On 31 December 2009, the Tehrik-i-Taliban Pakistan (TTP) claimed responsibility for the bombing. It was reported that Asmatullah Shaheen, militant commander working with the TTP claimed responsibility for the bombings. His interactions were received on a telephone call with news agencies. Shaheen, a top ranking militant commander based in South Waziristan, is wanted by the Government of Pakistan and has a bounty of Rs 10 million ($147,091.30). Shaheen also iterated that the group would carry out more such attacks in 10 days from the 28 December attack.

Pakistani political and religious leaders called for a strike on Friday, 1 January 2010.

==Investigations==
Investigators in Karachi fell in doubt regarding the claims and called for experts from NWFP to determine the nature, design, and make of the explosives used in the bombing. In the wake of the attack, Muttahida Qaumi Movement leaders called upon President Asif Ali Zardari to constitute an inquiry commission to investigate into the Ashura attack. Lack of forensic and ballistic expertise hampered the initial investigations and four days after the deadly incident, local police had yet not registered or recorded any statements from the survivors of the blast.

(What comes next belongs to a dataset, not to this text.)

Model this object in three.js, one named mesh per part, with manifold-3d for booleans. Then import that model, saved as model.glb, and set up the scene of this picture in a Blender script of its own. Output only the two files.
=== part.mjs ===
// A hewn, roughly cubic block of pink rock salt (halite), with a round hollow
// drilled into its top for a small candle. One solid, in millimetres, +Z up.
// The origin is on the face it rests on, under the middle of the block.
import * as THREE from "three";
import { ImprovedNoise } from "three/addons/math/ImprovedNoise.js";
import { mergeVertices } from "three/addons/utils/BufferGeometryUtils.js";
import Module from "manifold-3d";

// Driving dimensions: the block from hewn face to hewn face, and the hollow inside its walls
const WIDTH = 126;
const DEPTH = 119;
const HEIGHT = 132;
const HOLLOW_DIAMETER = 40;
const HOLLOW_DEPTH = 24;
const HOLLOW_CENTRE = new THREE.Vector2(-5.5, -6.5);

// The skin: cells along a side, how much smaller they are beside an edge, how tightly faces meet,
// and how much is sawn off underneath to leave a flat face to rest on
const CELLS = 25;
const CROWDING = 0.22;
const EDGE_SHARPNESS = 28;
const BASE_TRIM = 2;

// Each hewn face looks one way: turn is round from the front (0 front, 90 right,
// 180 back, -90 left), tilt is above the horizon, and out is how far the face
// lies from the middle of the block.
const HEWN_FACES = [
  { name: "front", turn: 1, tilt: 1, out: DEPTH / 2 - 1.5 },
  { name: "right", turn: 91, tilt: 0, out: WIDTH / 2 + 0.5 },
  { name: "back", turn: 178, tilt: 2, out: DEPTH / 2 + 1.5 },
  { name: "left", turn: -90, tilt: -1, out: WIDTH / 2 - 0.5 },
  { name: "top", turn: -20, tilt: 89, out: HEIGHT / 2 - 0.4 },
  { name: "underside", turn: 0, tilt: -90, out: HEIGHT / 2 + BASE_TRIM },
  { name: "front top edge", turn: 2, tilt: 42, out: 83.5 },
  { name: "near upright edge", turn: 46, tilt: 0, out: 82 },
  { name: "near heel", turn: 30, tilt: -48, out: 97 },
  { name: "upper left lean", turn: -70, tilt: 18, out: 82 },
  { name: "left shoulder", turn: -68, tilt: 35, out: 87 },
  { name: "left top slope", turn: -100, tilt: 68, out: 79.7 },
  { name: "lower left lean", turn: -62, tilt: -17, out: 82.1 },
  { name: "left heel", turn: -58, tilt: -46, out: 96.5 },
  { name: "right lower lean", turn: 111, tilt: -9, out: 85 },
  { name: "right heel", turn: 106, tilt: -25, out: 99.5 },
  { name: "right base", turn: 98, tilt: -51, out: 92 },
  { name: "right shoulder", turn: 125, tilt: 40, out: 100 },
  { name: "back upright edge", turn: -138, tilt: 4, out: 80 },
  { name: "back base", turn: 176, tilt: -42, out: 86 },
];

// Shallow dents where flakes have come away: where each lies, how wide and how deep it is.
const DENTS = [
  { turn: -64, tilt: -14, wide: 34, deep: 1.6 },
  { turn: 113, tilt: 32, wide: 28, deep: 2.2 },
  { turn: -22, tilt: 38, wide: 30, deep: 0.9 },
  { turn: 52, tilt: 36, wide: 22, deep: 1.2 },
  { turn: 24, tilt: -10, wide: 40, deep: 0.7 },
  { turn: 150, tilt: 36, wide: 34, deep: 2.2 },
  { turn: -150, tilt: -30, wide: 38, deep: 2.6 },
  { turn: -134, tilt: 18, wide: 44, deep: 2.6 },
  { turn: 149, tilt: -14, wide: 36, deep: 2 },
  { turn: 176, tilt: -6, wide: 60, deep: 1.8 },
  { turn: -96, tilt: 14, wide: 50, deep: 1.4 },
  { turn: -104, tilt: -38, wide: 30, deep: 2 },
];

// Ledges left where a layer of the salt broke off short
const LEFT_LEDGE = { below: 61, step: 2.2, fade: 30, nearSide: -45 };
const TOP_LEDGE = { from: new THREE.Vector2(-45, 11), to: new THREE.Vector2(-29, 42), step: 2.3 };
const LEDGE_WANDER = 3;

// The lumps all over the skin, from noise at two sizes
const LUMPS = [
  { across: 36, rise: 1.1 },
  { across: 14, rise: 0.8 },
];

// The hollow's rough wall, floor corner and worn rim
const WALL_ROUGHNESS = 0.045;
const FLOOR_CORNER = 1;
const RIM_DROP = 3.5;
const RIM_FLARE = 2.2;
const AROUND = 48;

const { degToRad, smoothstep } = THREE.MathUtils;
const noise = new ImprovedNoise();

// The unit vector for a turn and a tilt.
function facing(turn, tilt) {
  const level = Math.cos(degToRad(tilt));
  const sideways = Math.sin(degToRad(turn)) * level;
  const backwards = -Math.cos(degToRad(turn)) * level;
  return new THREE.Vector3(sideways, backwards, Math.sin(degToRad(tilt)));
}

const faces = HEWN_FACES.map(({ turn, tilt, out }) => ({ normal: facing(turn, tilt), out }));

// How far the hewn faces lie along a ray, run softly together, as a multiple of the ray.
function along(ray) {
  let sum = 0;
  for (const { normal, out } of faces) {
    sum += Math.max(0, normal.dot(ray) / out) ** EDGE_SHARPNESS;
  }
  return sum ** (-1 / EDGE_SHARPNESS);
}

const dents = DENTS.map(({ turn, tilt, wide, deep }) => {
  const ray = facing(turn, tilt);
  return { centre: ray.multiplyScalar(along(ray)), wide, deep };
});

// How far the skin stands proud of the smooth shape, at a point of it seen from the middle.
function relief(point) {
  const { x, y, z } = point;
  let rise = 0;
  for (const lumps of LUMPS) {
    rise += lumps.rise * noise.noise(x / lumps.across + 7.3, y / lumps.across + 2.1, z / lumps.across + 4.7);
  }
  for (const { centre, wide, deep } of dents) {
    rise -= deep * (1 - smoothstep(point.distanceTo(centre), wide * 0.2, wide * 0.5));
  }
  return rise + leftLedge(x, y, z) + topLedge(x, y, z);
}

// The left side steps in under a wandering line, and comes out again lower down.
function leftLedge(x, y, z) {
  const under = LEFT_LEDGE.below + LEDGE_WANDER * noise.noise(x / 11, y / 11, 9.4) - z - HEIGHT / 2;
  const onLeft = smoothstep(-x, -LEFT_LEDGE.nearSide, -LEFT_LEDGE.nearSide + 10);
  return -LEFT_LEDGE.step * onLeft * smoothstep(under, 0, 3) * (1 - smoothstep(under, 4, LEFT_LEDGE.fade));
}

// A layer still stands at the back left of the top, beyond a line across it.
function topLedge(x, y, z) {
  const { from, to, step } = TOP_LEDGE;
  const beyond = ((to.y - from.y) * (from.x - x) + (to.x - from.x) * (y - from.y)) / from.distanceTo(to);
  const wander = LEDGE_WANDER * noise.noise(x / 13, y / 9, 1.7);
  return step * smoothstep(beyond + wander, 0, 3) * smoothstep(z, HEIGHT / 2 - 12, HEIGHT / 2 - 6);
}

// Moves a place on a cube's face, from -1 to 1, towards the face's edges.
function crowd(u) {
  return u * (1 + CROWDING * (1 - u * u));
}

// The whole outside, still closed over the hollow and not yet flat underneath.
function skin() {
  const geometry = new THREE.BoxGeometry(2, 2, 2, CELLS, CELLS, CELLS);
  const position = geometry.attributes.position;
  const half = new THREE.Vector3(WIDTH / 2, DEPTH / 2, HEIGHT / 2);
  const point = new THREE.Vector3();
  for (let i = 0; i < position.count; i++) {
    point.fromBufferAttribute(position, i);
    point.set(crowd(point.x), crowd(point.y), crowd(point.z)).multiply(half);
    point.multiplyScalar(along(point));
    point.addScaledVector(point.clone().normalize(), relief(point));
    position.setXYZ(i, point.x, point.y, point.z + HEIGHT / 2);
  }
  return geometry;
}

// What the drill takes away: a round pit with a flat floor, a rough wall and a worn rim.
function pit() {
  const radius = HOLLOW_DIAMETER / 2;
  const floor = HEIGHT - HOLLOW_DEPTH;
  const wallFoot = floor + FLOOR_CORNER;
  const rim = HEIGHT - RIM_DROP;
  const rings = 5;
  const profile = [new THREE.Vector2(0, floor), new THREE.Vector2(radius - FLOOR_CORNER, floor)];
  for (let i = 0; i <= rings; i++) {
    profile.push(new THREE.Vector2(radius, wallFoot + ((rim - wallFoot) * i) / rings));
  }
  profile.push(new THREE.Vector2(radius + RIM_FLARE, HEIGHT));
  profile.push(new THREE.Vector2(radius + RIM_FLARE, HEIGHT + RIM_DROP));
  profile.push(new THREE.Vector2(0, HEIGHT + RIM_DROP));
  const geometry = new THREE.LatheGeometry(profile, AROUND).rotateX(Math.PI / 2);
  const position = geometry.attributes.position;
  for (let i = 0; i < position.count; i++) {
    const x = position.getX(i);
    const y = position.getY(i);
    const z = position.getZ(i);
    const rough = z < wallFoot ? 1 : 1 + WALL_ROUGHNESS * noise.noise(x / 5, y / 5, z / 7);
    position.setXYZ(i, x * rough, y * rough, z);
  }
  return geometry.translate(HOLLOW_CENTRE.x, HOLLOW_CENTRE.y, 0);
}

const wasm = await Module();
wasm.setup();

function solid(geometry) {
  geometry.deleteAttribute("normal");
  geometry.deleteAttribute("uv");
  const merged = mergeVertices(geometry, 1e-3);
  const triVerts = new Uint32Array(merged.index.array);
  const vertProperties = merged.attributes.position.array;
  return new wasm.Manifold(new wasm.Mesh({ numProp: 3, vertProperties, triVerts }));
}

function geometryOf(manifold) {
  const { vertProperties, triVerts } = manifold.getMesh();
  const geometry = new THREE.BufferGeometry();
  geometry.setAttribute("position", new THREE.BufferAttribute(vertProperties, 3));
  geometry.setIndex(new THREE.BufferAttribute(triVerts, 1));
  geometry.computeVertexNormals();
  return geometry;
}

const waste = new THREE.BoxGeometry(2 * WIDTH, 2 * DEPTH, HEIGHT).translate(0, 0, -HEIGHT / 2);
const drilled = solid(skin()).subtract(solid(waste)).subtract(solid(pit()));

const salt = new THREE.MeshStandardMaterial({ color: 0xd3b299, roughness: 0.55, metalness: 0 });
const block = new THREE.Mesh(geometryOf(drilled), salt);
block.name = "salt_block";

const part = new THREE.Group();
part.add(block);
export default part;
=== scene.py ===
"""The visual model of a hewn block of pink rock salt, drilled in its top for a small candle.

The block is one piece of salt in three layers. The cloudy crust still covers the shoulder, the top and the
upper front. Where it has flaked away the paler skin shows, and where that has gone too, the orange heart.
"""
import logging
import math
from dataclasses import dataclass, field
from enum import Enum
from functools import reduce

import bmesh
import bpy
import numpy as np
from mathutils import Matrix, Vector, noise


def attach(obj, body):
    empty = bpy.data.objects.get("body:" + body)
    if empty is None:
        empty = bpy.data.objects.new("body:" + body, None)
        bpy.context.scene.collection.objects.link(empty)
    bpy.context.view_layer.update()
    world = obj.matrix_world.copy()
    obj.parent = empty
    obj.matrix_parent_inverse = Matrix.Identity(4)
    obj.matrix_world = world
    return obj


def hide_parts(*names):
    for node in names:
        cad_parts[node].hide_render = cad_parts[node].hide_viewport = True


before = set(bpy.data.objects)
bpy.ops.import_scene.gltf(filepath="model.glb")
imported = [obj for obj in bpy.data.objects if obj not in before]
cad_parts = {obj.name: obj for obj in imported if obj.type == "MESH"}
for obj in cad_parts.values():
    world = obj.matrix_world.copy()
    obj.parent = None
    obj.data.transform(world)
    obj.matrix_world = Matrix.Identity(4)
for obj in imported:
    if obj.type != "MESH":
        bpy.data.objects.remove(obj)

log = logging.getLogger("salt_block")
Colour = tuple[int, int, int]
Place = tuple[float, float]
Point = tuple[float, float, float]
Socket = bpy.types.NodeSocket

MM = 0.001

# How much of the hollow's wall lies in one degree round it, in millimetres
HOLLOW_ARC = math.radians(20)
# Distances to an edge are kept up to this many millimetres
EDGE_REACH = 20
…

The case relating to the bombing was registered as an FIR numbered 1439/09 at the Preedy Police Station on behalf of the State under sections 302, 324, 435, 427 and 34 of Pakistan Penal Code, sections 3 and 4 of the Explosives Act and section 7 of the Anti-Terrorism Act of 1997. On 3 Jan 2010 Dr Moeed Pirzada in his TV program Dunya Today exposed that Ashura Day Bomb Blast that killed 52 injured 100 injured was not a suicide bombing but a remote-controlled device and that government were lying.

On 4 January, after this program was aired the investigating agencies admitted that the explosion was caused by a bomb planted along the way of the procession instead of a suicide bomber. The explosives were reportedly planted inside a box, near the Light House Signal, nuts and bolts were also recovered from the site of the blast. Further investigation of the bodies revealed that they received cuts from pieces of steel from the box in which the bomb was placed. Another new source claimed that the mastermind of the Ashura blast was arrested 10 days before the attack by the police. The source also claims that police had managed to hide the arrest and the knowledge thereof. During interrogation, perpetrator Sirajullah using the alias Zeeshan, revealed all the details of the attack, including planning and details of the explosives to be used. The culprit is still in custody and under interrogation.